Research News

Computer Program Streamlines Complex Work Scheduling

Chemical engineers develop an algorithm that could transform scheduling

Princeton University chemical engineer Christodoulos Floudas and his students didn't set out to invent a computer program that could transform the way day-to-day work assignments are made across government and industry.

Initially, in fact, Floudas, graduate student Stacy Janak and Martin Taylor, who is now an M.D.- Ph.D. student at Johns Hopkins, were attempting to solve just one very specialized problem: What is the best way for the National Science Foundation (NSF) to efficiently and fairly assign funding proposals to its many reviewers?

"We've been doing this by hand for years," explains NSF program manager Maria Burka, "and it's very time-consuming."

The foundation receives more than 40,000 grant applications every year, of which about 11,000 receive funding based upon reviewer recommendations. The challenge is to assign each grant application to the appropriate reviewers, so no one reviewer is over worked or has a conflict that would render his or her judgment suspect.

Over the past decade, moreover, the assignment task has become vastly more difficult, as NSF has launched large-scale, multidisciplinary programs in fields such as nanotechnology and next-generation sensor development. These programs can draw hundreds of proposals, which then have to be assigned to reviewers in many different disciplines, says Burka. "It's just an unbelievable undertaking."
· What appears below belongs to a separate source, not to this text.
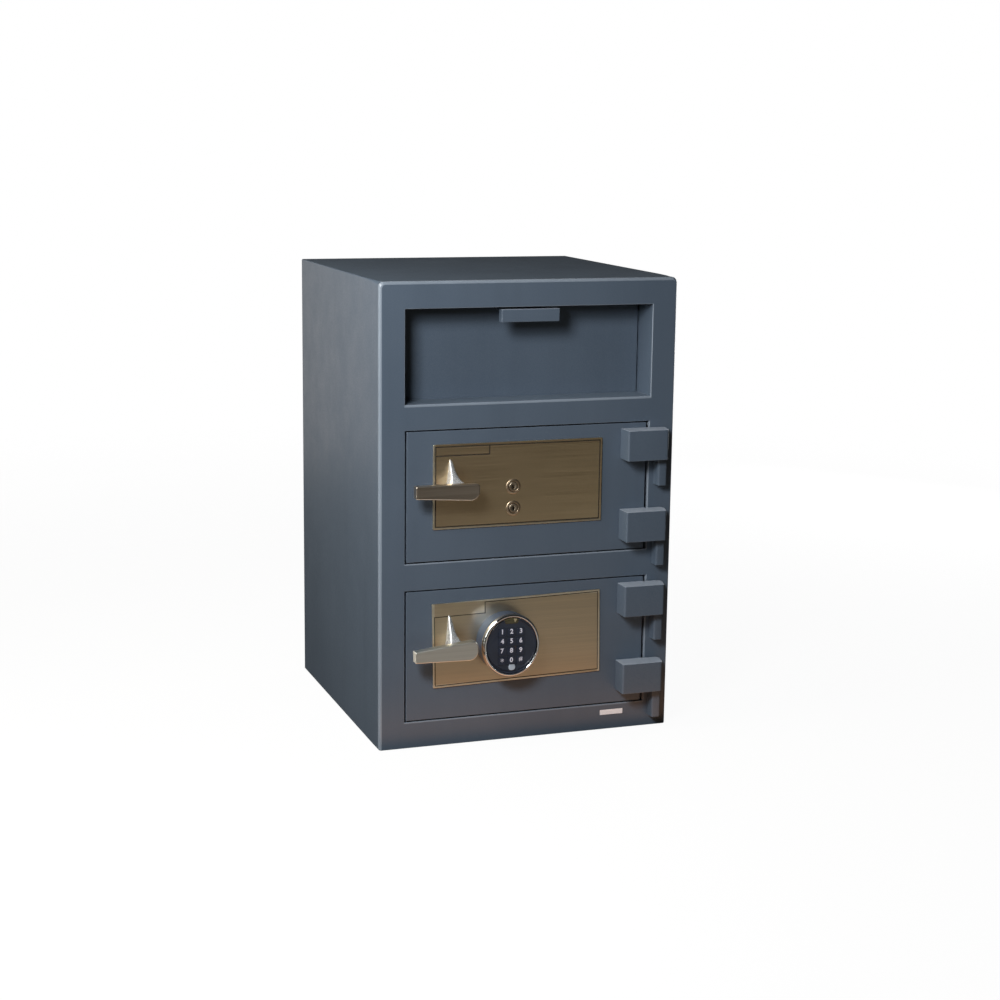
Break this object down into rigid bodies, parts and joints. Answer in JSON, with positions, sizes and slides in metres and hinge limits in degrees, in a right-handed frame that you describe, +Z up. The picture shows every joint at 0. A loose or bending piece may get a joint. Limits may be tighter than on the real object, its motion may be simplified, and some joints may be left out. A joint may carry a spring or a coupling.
{
  "type": "drop safe with deposit drawer",
  "caption": "Steel depository safe: recessed tilt-out deposit drawer over a key-locked door and a keypad-locked door, lever handles and external pin hinges.",
  "frame": {"origin": "centre of the cabinet's underside, midway between its sides and between its front and back faces", "axes": "+X to the right seen from the front, +Y to the back, +Z up"},
  "size_m": [0.508, 0.553, 0.762],
  "materials": {
    "body_paint": "fine-textured slate blue-grey paint, satin",
    "inner_paint": "slate primer on inner steel, matte",
    "trim_bronze": "brushed bronze-tinted metal, horizontal grain",
    "lever_satin": "satin brushed cast metal",
    "polished_chrome": "polished chrome plate",
    "bright_steel": "drawn bright steel",
    "lock_zinc": "die-cast zinc, matte",
    "keypad_face": "dark blue-black moulded plastic, satin gloss",
    "keypad_keys": "dark blue-black rubbery keys with white numerals"
  },
  "bodies": {
    "cabinet": {"front_frame": "body_paint", "left_side": "body_paint", "right_side": "body_paint", "top_plate": "body_paint", "bottom_plate": "body_paint", "back_plate": "body_paint", "partition_shelf": "inner_paint", "drawer_cheek_left": "body_paint", "drawer_cheek_right": "body_paint", "drawer_sill": "body_paint", "drawer_roof": "body_paint", "drawer_baffle": "inner_paint", "hinge_knuckle_1": "body_paint", "hinge_knuckle_2": "body_paint", "hinge_knuckle_3": "body_paint", "hinge_knuckle_4": "body_paint"},
    "drawer": {"drawer_panel": "body_paint", "drawer_pull": "body_paint", "drawer_bin": "inner_paint", "drawer_rod": "bright_steel"},
    "upper_door": {"upper_door_plate": "body_paint", "hinge_block_1": "body_paint", "hinge_block_2": "body_paint", "upper_trim_plate": "trim_bronze", "upper_dead_bar": "inner_paint", "upper_bolt_guide": "inner_paint", "upper_lock_case": "lock_zinc"},
    "upper_handle": {"upper_handle_spindle": "bright_steel", "upper_handle_shank": "polished_chrome", "upper_handle_lever": "lever_satin"},
    "upper_bolts": {"upper_boltwork": "bright_steel"},
    "key_lock_1": {"key_plug_1": "polished_chrome"},
    "key_lock_2": {"key_plug_2": "polished_chrome"},
    "lower_door": {"lower_door_plate": "body_paint", "hinge_block_3": "body_paint", "hinge_block_4": "body_paint", "lower_trim_plate": "trim_bronze", "lower_dead_bar": "inner_paint", "lower_bolt_guide": "inner_paint", "lower_lock_case": "lock_zinc", "keypad_core": "keypad_face"},
    "lower_handle": {"lower_handle_spindle": "bright_steel", "lower_handle_shank": "polished_chrome", "lower_handle_lever": "lever_satin"},
    "lower_bolts": {"lower_boltwork": "bright_steel"},
    "lock_ring": {"keypad_ring": "polished_chrome"},
    "button_1": {"key_1": "keypad_keys"},
    "button_2": {"key_2": "keypad_keys"},
    "button_3": {"key_3": "keypad_keys"},
    "button_4": {"key_4": "keypad_keys"},
    "button_5": {"key_5": "keypad_keys"},
    "button_6": {"key_6": "keypad_keys"},
    "button_7": {"key_7": "keypad_keys"},
    "button_8": {"key_8": "keypad_keys"},
    "button_9": {"key_9": "keypad_keys"},
    "button_star": {"key_star": "keypad_keys"},
    "button_0": {"key_0": "keypad_keys"},
    "button_hash": {"key_hash": "keypad_keys"}
  },
  "joints": [
    {"name": "drawer_tilt", "type": "hinge", "parent": "cabinet", "child": "drawer", "pos_m": [0, -0.187, 0.579], "axis": [1, 0, 0], "range_deg": [0, 65]},
    {"name": "upper_door_swing", "type": "hinge", "parent": "cabinet", "child": "upper_door", "pos_m": [0.228, -0.265, 0.417], "axis": [0, 0, 1], "range_deg": [0, 100]},
    {"name": "lower_door_swing", "type": "hinge", "parent": "cabinet", "child": "lower_door", "pos_m": [0.228, -0.265, 0.154], "axis": [0, 0, 1], "range_deg": [0, 100]},
    {"name": "upper_handle_turn", "type": "hinge", "parent": "upper_door", "child": "upper_handle", "pos_m": [-0.1372, -0.27, 0.431], "axis": [0, -1, 0], "range_deg": [0, 90]},
    {"name": "upper_bolt_throw", "type": "slide", "parent": "upper_door", "child": "upper_bolts", "axis": [-1, 0, 0], "range_m": [0, 0.0241]},
    {"name": "lower_handle_turn", "type": "hinge", "parent": "lower_door", "child": "lower_handle", "pos_m": [-0.1372, -0.27, 0.1666], "axis": [0, -1, 0], "range_deg": [0, 90]},
    {"name": "lower_bolt_throw", "type": "slide", "parent": "lower_door", "child": "lower_bolts", "axis": [-1, 0, 0], "range_m": [0, 0.0241]},
    {"name": "key_plug_1_turn", "type": "hinge", "parent": "upper_door", "child": "key_lock_1", "pos_m": [-0.0283, -0.25, 0.4276], "axis": [0, 1, 0], "range_deg": [0, 90]},
    {"name": "key_plug_2_turn", "type": "hinge", "parent": "upper_door", "child": "key_lock_2", "pos_m": [-0.0278, -0.25, 0.3919], "axis": [0, 1, 0], "range_deg": [0, 90]},
    {"name": "keypad_ring_turn", "type": "hinge", "parent": "lower_door", "child": "lock_ring", "pos_m": [-0.04, -0.27, 0.1708], "axis": [0, 1, 0], "range_deg": [0, 80]},
    {"name": "press_1", "type": "slide", "parent": "lower_door", "child": "button_1", "axis": [0, 1, 0], "range_m": [0, 0.001], "stiffness_N_per_m": 500, "springref_m": -0.0005},
    {"name": "press_2", "type": "slide", "parent": "lower_door", "child": "button_2", "axis": [0, 1, 0], "range_m": [0, 0.001], "stiffness_N_per_m": 500, "springref_m": -0.0005},
    {"name": "press_3", "type": "slide", "parent": "lower_door", "child": "button_3", "axis": [0, 1, 0], "range_m": [0, 0.001], "stiffness_N_per_m": 500, "springref_m": -0.0005},
    {"name": "press_4", "type": "slide", "parent": "lower_door", "child": "button_4", "axis": [0, 1, 0], "range_m": [0, 0.001], "stiffness_N_per_m": 500, "springref_m": -0.0005},
    {"name": "press_5", "type": "slide", "parent": "lower_door", "child": "button_5", "axis": [0, 1, 0], "range_m": [0, 0.001], "stiffness_N_per_m": 500, "springref_m": -0.0005},
    {"name": "press_6", "type": "slide", "parent": "lower_door", "child": "button_6", "axis": [0, 1, 0], "range_m": [0, 0.001], "stiffness_N_per_m": 500, "springref_m": -0.0005},
    {"name": "press_7", "type": "slide", "parent": "lower_door", "child": "button_7", "axis": [0, 1, 0], "range_m": [0, 0.001], "stiffness_N_per_m": 500, "springref_m": -0.0005},
    {"name": "press_8", "type": "slide", "parent": "lower_door", "child": "button_8", "axis": [0, 1, 0], "range_m": [0, 0.001], "stiffness_N_per_m": 500, "springref_m": -0.0005},
    {"name": "press_9", "type": "slide", "parent": "lower_door", "child": "button_9", "axis": [0, 1, 0], "range_m": [0, 0.001], "stiffness_N_per_m": 500, "springref_m": -0.0005},
    {"name": "press_star", "type": "slide", "parent": "lower_door", "child": "button_star", "axis": [0, 1, 0], "range_m": [0, 0.001], "stiffness_N_per_m": 500, "springref_m": -0.0005},
    {"name": "press_0", "type": "slide", "parent": "lower_door", "child": "button_0", "axis": [0, 1, 0], "range_m": [0, 0.001], "stiffness_N_per_m": 500, "springref_m": -0.0005},
    {"name": "press_hash", "type": "slide", "parent": "lower_door", "child": "button_hash", "axis": [0, 1, 0], "range_m": [0, 0.001], "stiffness_N_per_m": 500, "springref_m": -0.0005}
  ],
  "couplings": [
    {"joint": "upper_bolt_throw", "follows": "upper_handle_turn", "m_per_rad": 0.015279},
    {"joint": "lower_bolt_throw", "follows": "lower_handle_turn", "m_per_rad": 0.015279}
  ]
}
So finally, Burka and her fellow NSF program officer, T.J. Mountziaris, turned to Floudas and his students for help.

The Princeton team came up with an algorithm that within seconds can optimally assign 100 proposals to dozens of different reviewers. "And frankly," says Burka, "it sometimes gives us a better solution than if we did it by hand."

Indeed, the solution Floudas and his colleagues invented has potential applications that extend far beyond NSF's review problem. The researchers say the same solution could be used by hospitals to schedule interns and nurses, by the military to deploy combat units or by school administrations to assign teachers to classes.

The NSF review dilemma belongs to a class of mathematical problems known as the "General Assignment Problem" or GAP, which has been the subject of considerable research over the past 20 years. Basically, as the number of variables in a mathematics problem increases, the computer power required to solve the problem can increase exponentially--making large problems potentially intractable.

For example, when Janak came up with a model for figuring out the optimal way to assign 100 proposals to 40 reviewers, she was confronted with more than 100,000 possibilities. The Princeton model narrowed those options down to the best way to assign several papers to each reviewer.

The researchers had to incorporate the following conditions into their model:

• Each reviewer had to be assigned approximately the same number of proposals.

• Each proposal had to be assigned to the same number of reviewers, each of whom had to have a different rank. Of four reviewers, each would hold a rank of either lead reviewer, scribe, first reviewer or second reviewer, and each reviewer had to hold different ranks approximately the same number of times.

• Reviewers who had a conflict of interest with a proposal could not be assigned to review it.

• Assignments had to take into account reviewer preferences for proposals; a reviewer who expressed a strong desire to review a particular proposal had to be given a higher reviewer rank than someone who had expressed less.

Janak says the difficult part of developing the model was distributing the proposals to reviewers in a fair way while taking into account the reviewers' preferences for certain proposals over others.

To ensure that the model hewed to these restrictions, Janak had to use an unusual set of techniques called "logic inference principles." "It's not a methodology that a lot of people use or are aware of, but it was something that was necessary in this case to derive our model," she says.

Maria Burka of the NSF began using the algorithm on an experimental basis in April. "It works beautifully," she said.

How is it that chemical engineers like Floudas and his team ended up solving a problem that apparently has nothing to do with chemical engineering? They specialize in optimization, which is essentially the science of inventing mathematical formulas to make things run efficiently. Floudas' group has applied optimization to problems in engineering, computational chemistry and molecular biology.

Floudas, who is an associate faculty member in the Program in Applied and Computational Mathematics and the Department of Operations Research and Financial Engineering, has written two textbooks on optimization, and his research group has made fundamental contributions to the field.

The Industrial & Engineering Chemistry Research journal electronically published a paper by the team about the algorithm in November. Princeton's Office of Technology Licensing filed a patent application on behalf of the researchers in July.